◆ **WHAT IS NEEDED**: Take the data below and copy exactly the lines starting at the one with "collection.objects.link(plate)" and finishing at the one with "for node in", both included.

──────

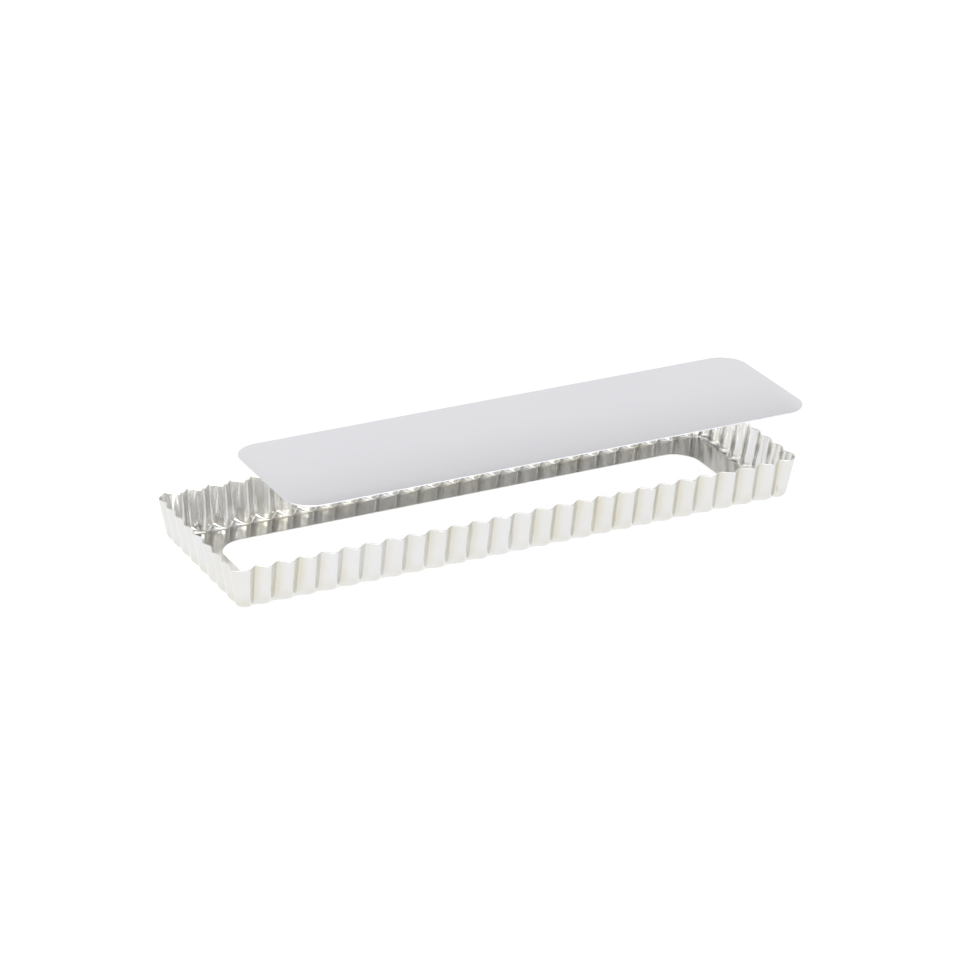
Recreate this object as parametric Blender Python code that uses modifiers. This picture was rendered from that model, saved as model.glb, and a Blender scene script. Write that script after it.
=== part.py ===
"""Rectangular fluted tart pan with a loose base plate.

The pan is two pieces of thin tin-plated steel. The fluted ring is one pressed sheet: a scalloped
wall that flares outward, and a flat ledge that runs round inside its foot. The base plate is a
flat sheet with round corners. It lies loose on the ledge, and it is modelled lifted out of the
ring, in the place that one straight slide carries it to from its seat.

Units are metres, +Z is up and +X runs along the pan. The origin is on the table, at the centre
of the footprint of the ring and the lifted plate together.
"""
import bmesh
import bpy
import math
from mathutils import Vector

# Ring: outer sizes at the rim, over the flutes
PAN_LENGTH = 0.350
PAN_WIDTH = 0.112
PAN_HEIGHT = 0.025
SHEET = 0.0005              # thickness of the ring's sheet
FLARE = 0.0045              # how far each wall leans outward over the height
CORNER_RADIUS = 0.009       # of the rim's outer corners
LONG_FLUTES = 25            # flutes between the end grooves of a long wall
SHORT_FLUTES = 7            # flutes between the end grooves of a short wall
LONG_FLUTE_DEPTH = 0.0040   # from a flute's crest in to its groove
SHORT_FLUTE_DEPTH = 0.0021
TOE_RADIUS = 0.004          # rounding under each flute's foot
FOOT_WAVE = 0.2             # share of a groove's depth that is left where the wall meets the ledge
SHELF_INSET = 0.0099        # from the rim in to the plain part of the ledge
LEDGE_REACH = 0.0205        # from the wall's foot line in to the opening
OPENING_RADIUS = 0.016

# From each wall's sharp corners to its first and last grooves, anticlockwise from above
NEAR_INSETS = (0.0145, 0.0117)
RIGHT_INSETS = (0.0148, 0.0105)
FAR_INSETS = (0.0120, 0.0139)
LEFT_INSETS = (0.0120, 0.0120)

# Base plate
PLATE_LENGTH = 0.320
PLATE_WIDTH = 0.0900
PLATE_SHEET = 0.0008
PLATE_RADIUS = 0.016
SEAT_GAP = 0.0003           # between the ledge and the seated plate
SEAT_SHIFT = Vector((-0.0010, 0.0004, 0.0))   # the loose plate's place within its play
LIFT = Vector((0.0220, -0.0118, 0.0538))      # from the seat to the lifted place

# Mesh resolution
FLUTE_STEPS = (0.0, 0.15, 0.33, 0.5, 0.67, 0.85)
CORNER_STEPS = (0.0, 0.08, 0.2, 0.32, 0.44, 0.56, 0.68, 0.8, 0.92)
TOE_ANGLES = (0.0, 45.0, 90.0)
PLATE_CORNER_STEPS = 8

INSETS = (NEAR_INSETS, RIGHT_INSETS, FAR_INSETS, LEFT_INSETS)
OPENING_INSET = FLARE + LEDGE_REACH
RING_NAME = "fluted_ring"
PLATE_NAME = "base_plate"


def clear_scene():
    """Remove every object that is already in the scene."""
    for existing in list(bpy.data.objects):
        bpy.data.objects.remove(existing, do_unlink=True)


def metal(name, colour, roughness):
    """Return a tin-plate material."""
    material = bpy.data.materials.new(name)
    material.use_nodes = True
    shader = material.node_tree.nodes["Principled BSDF"]
    shader.inputs["Base Color"].default_value = (*colour, 1.0)
    shader.inputs["Metallic"].default_value = 1.0
    shader.inputs["Roughness"].default_value = roughness
    material.diffuse_color = (*colour, 1.0)
    return material


def corner_point(radius, before, after, fraction):
    """Walk round a corner from one distance before its sharp tip to another after it.

    The sharp tip is at the origin, and the walk comes in along +X and leaves along +Y. Returns
    the point and the direction in which it closes in on the corner's inmost point.
    """
    arc = radius * math.pi / 2
    travelled = fraction * (before - radius + arc + after - radius) - (before - radius)
    angle = min(max(travelled / radius, 0.0), math.pi / 2)
    place = radius * Vector((math.sin(angle) - 1, 1 - math.cos(angle)))
    place += Vector((min(travelled, 0.0), max(travelled - arc, 0.0)))
    return place, Vector(((-before - place.x) / before, (after - place.y) / after))


def outline(inset, radius, insets):
    """Return (point, inward direction, groove depth) for each column, anticlockwise from above.

    The outline lies inset from the rim's, and each wall starts at the groove after a corner.
    """
    half_length, half_width = PAN_LENGTH / 2 - inset, PAN_WIDTH / 2 - inset
    walls = (
        (half_length, half_width, LONG_FLUTES, LONG_FLUTE_DEPTH, *insets[0]),
        (half_width, half_length, SHORT_FLUTES, SHORT_FLUTE_DEPTH, *insets[1]),
        (half_length, half_width, LONG_FLUTES, LONG_FLUTE_DEPTH, *insets[2]),
        (half_width, half_length, SHORT_FLUTES, SHORT_FLUTE_DEPTH, *insets[3]),
    )
    columns = []
    for quarter, (along, across, flutes, depth, first, last) in enumerate(walls):
        next_depth, next_first = walls[(quarter + 1) % 4][3:5]
        pitch = (2 * along - first - last) / flutes
        corner_pitches = (last + next_first + (math.pi / 2 - 2) * radius) / pitch
        walk = []
        for flute in range(flutes):
            for step in FLUTE_STEPS:
                place = Vector((first - along + (flute + step) * pitch, -across))
                walk.append((place, Vector((0.0, 1.0)), depth * groove_share(step, 1.0)))
        for step in CORNER_STEPS:
            place, inward = corner_point(radius, last, next_first, step)
            groove = (depth if step < 0.5 else next_depth) * groove_share(step, corner_pitches)
            walk.append((place + Vector((along, -across)), inward, groove))
        turn = quarter * math.pi / 2
        for place, inward, groove in walk:
            columns.append((turned(place, turn), turned(inward, turn), groove))
    return columns


def turned(vector, angle):
    """Return a flat vector turned anticlockwise."""
    cosine, sine = math.cos(angle), math.sin(angle)
    return Vector((cosine * vector.x - sine * vector.y, sine * vector.x + cosine * vector.y))


def groove_share(step, pitches):
    """Return 0 on a flute's crest and 1 in the groove beside it, for a flute some pitches wide."""
    from_groove = min(step, 1 - step) * pitches
    return 0.5 + 0.5 * math.cos(2 * math.pi * min(from_groove, 0.5))


def wall_point(column, height, toe):
    """Return a column's point on the wall at one height, where toe is the foot's rounding there."""
    place, inward, groove = column
    inset = FLARE * (1 - height / PAN_HEIGHT) + toe + groove
    return (place + inset * inward).to_3d() + Vector((0.0, 0.0, height))


def toe_point(column, angle):
    """Return a column's point on the rounding between the ledge, angle 0, and the wall."""
    radius = TOE_RADIUS - (1 - FOOT_WAVE) * column[2]
    return wall_point(column, radius * (1 - math.cos(angle)), radius * (1 - math.sin(angle)))


def ring_rows():
    """Return the ring's outer surface as rows, from the opening's edge out and up to the rim."""
    opening = outline(OPENING_INSET, OPENING_RADIUS, ((OPENING_RADIUS, OPENING_RADIUS),) * 4)
    shelf_insets = [(first - SHELF_INSET, last - SHELF_INSET) for first, last in INSETS]
    shelf = outline(SHELF_INSET, min(map(min, shelf_insets)), shelf_insets)
    wall = outline(0.0, CORNER_RADIUS, INSETS)
    rows = [[place.to_3d() for place, inward, groove in flat] for flat in (opening, shelf)]
    for degrees in TOE_ANGLES:
        rows.append([toe_point(column, math.radians(degrees)) for column in wall])
    rows.append([wall_point(column, PAN_HEIGHT, 0.0) for column in wall])
    return rows


def lofted_mesh(name, rows):
    """Join closed rows of equal length with quads, facing out and down."""
    mesh = bpy.data.meshes.new(name)
    loft = bmesh.new()
    rings = [[loft.verts.new(point) for point in row] for row in rows]
    for inner, outer in zip(rings, rings[1:]):
        for index, vertex in enumerate(inner):
            after = (index + 1) % len(inner)
            loft.faces.new((vertex, outer[index], outer[after], inner[after]))
    bmesh.ops.recalc_face_normals(loft, faces=loft.faces)
    if sum(face.normal.z * face.calc_area() for face in loft.faces) > 0:
        bmesh.ops.reverse_faces(loft, faces=loft.faces)
    loft.to_mesh(mesh)
    loft.free()
    return mesh


def fluted_ring(collection, material, parent):
    """One pressed sheet: the fluted wall and the flat ledge inside its foot."""
    mesh = lofted_mesh(RING_NAME, ring_rows())
    mesh.materials.append(material)
    mesh.shade_smooth()
    mesh.set_sharp_from_angle(angle=math.radians(50))
    ring = bpy.data.objects.new(RING_NAME, mesh)
    shell = ring.modifiers.new("sheet", "SOLIDIFY")
    shell.thickness = SHEET
    shell.offset = -1.0
    shell.use_even_offset = True
    shell.use_quality_normals = True
    ring.parent = parent
    collection.objects.link(ring)
    return ring


def plate_outline():
    """Return the base plate's outline, anticlockwise from above."""
    points = []
    for quarter in range(4):
        angle = quarter * math.pi / 2
        side = turned(Vector((1.0, 1.0)), angle)
        centre = Vector((math.copysign(PLATE_LENGTH / 2 - PLATE_RADIUS, side.x),
                         math.copysign(PLATE_WIDTH / 2 - PLATE_RADIUS, side.y)))
        for step in range(PLATE_CORNER_STEPS + 1):
            bearing = angle + step / PLATE_CORNER_STEPS * math.pi / 2
            points.append(centre + PLATE_RADIUS * Vector((math.cos(bearing), math.sin(bearing))))
    return points


def base_plate(collection, material, parent, place):
    """The loose flat base, its own origin at its centre, which is on the slide's line."""
    curve = bpy.data.curves.new(PLATE_NAME, "CURVE")
    curve.dimensions = "2D"
    curve.fill_mode = "BOTH"
    curve.extrude = PLATE_SHEET / 2
    points = plate_outline()
    spline = curve.splines.new("POLY")
    spline.points.add(len(points) - 1)
    for target, point in zip(spline.points, points):
        target.co = (point.x, point.y, 0.0, 1.0)
    spline.use_cyclic_u = True
    curve.materials.append(material)
    plate = bpy.data.objects.new(PLATE_NAME, curve)
    plate.parent = parent
    plate.location = place
    collection.objects.link(plate)
    return plate


def seated_place():
    """Return the plate's centre, from the ring's centre, when it lies on the ledge."""
    return SEAT_SHIFT + Vector((0.0, 0.0, SHEET + SEAT_GAP + PLATE_SHEET / 2))


def ring_centre(lifted):
    """Return where the ring stands, so that the whole footprint is centred on the origin."""
    overhang_right = lifted.x + PLATE_LENGTH / 2 - PAN_LENGTH / 2
    overhang_front = -lifted.y + PLATE_WIDTH / 2 - PAN_WIDTH / 2
    return Vector((-overhang_right / 2, overhang_front / 2, 0.0))


def build():
    """Make the pan."""
    clear_scene()
    collection = bpy.data.collections.new("tart_pan")
    bpy.context.scene.collection.children.link(collection)
    lifted = seated_place() + LIFT
    centre = bpy.data.objects.new("pan_centre", None)
    centre.location = ring_centre(lifted)
    collection.objects.link(centre)
    fluted_ring(collection, metal("ring_tinplate", (0.60, 0.60, 0.58), 0.25), centre)
    base_plate(collection, metal("plate_tinplate", (0.72, 0.72, 0.75), 0.4), centre, lifted)


build()
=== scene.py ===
"""Looks of the fluted tart pan: a fine pressed ring, a fine base plate and their tin finishes.

Everything is in metres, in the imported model's frame. The ring and the plate replace their plain
CAD solids with finer meshes of the same sizes.
"""
import math

import bpy
import numpy as np
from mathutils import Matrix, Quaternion, Vector


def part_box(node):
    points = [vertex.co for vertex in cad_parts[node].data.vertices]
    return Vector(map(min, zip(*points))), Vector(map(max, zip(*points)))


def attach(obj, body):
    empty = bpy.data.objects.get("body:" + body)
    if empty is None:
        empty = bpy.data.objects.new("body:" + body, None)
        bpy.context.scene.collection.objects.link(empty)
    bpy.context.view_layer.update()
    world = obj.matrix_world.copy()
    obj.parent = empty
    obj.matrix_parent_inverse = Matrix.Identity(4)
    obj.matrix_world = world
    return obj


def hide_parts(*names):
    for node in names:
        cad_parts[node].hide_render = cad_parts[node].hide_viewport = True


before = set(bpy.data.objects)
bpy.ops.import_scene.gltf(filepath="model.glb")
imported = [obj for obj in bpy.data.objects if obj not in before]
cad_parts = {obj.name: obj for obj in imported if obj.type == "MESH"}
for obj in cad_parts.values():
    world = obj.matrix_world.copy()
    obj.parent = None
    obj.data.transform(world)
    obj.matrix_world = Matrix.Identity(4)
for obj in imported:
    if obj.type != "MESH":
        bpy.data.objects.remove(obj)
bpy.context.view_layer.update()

RING_LOW, RING_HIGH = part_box("fluted_ring")
PLATE_LOW, PLATE_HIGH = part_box("base_plate")
RING_CENTRE = (RING_LOW + RING_HIGH) / 2

# Ring, as the CAD has it
HALF_LENGTH = (RING_HIGH.x - RING_LOW.x) / 2
HALF_WIDTH = (RING_HIGH.y - RING_LOW.y) / 2
HEIGHT = 0.025
SHEET = 0.0005
FLARE = 0.0045
CORNER_RADIUS = 0.009
# Distances from the rim's corners to the nearest groove of each wall, anticlockwise
NEAR_INSETS = (0.0145, 0.0117)
RIGHT_INSETS = (0.0148, 0.0105)
FAR_INSETS = (0.0120, 0.0139)
LEFT_INSETS = (0.0120, 0.0120)
LONG_FLUTES = 25
SHORT_FLUTES = 7
LONG_FLUTE_DEPTH = 0.0040
SHORT_FLUTE_DEPTH = 0.0021
TOE_RADIUS = 0.004
FOOT_WAVE = 0.2             # share of a groove's depth that is left where the wall meets the ledge
LEDGE_REACH = 0.0205
SHELF_INSET = 0.0099        # from the rim in to the first plain row of the ledge
OPENING_RADIUS = 0.016
PLATE_RADIUS = 0.016

# Fineness of the meshes
FLUTE_COLUMNS = 22
CORNER_COLUMNS = 40
LEDGE_ROWS = 5
TOE_ROWS = 9
WALL_ROWS = 8
EDGE_ROWS = 4
EDGE_HOLD = 0.015           # share of the way in from a cut edge to the row that keeps the face flat
PLATE_CORNER_COLUMNS = 33
PLATE_EDGE_ROWS = 5
PLATE_EDGE_RADIUS = 0.00025
EDGE_BULGE = 0.35           # how round the ring's cut edges are, where 1 is a half circle
SHARP_ANGLE = math.radians(40)

# Painted shade on the ring, darkening its grooves, hollows, toe and ledge: how strong it is in each place,
# from 0 to 1
PAINTED_SHADE = "painted_shade_amount"         # the name of the mesh attribute
LEDGE_PAINTED_SHADE = 0.75
TOE_PAINTED_SHADE = 0.6
HOLLOW_PAINTED_SHADE = 0.2        # in the inside's hollows, the backs of the outside's crests
PAINTED_SHADE_POWER = 3           # how closely it keeps to the bottoms of grooves and hollows

# Colours of the tin
RING_COOL = (0.765, 0.765, 0.77)
RING_WARM = (0.75, 0.745, 0.72)
RING_SCUFFED = (0.78, 0.78, 0.78)
# painted shade: the olive grey that the ring darkens towards in its grooves, hollows, toe and ledge
PAINTED_SHADE_COLOUR = (0.67, 0.645, 0.545)
PLATE_DARKER = (0.755, 0.755, 0.785)
PLATE_LIGHTER = (0.78, 0.78, 0.805)
PLATE_ROLLED = (0.82, 0.82, 0.84)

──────

◆ **RESULT**:
    collection.objects.link(plate)
    return plate


def seated_place():
    """Return the plate's centre, from the ring's centre, when it lies on the ledge."""
    return SEAT_SHIFT + Vector((0.0, 0.0, SHEET + SEAT_GAP + PLATE_SHEET / 2))


def ring_centre(lifted):
    """Return where the ring stands, so that the whole footprint is centred on the origin."""
    overhang_right = lifted.x + PLATE_LENGTH / 2 - PAN_LENGTH / 2
    overhang_front = -lifted.y + PLATE_WIDTH / 2 - PAN_WIDTH / 2
    return Vector((-overhang_right / 2, overhang_front / 2, 0.0))


def build():
    """Make the pan."""
    clear_scene()
    collection = bpy.data.collections.new("tart_pan")
    bpy.context.scene.collection.children.link(collection)
    lifted = seated_place() + LIFT
    centre = bpy.data.objects.new("pan_centre", None)
    centre.location = ring_centre(lifted)
    collection.objects.link(centre)
    fluted_ring(collection, metal("ring_tinplate", (0.60, 0.60, 0.58), 0.25), centre)
    base_plate(collection, metal("plate_tinplate", (0.72, 0.72, 0.75), 0.4), centre, lifted)


build()
=== scene.py ===
"""Looks of the fluted tart pan: a fine pressed ring, a fine base plate and their tin finishes.

Everything is in metres, in the imported model's frame. The ring and the plate replace their plain
CAD solids with finer meshes of the same sizes.
"""
import math

import bpy
import numpy as np
from mathutils import Matrix, Quaternion, Vector


def part_box(node):
    points = [vertex.co for vertex in cad_parts[node].data.vertices]
    return Vector(map(min, zip(*points))), Vector(map(max, zip(*points)))


def attach(obj, body):
    empty = bpy.data.objects.get("body:" + body)
    if empty is None:
        empty = bpy.data.objects.new("body:" + body, None)
        bpy.context.scene.collection.objects.link(empty)
    bpy.context.view_layer.update()
    world = obj.matrix_world.copy()
    obj.parent = empty
    obj.matrix_parent_inverse = Matrix.Identity(4)
    obj.matrix_world = world
    return obj


def hide_parts(*names):
    for node in names:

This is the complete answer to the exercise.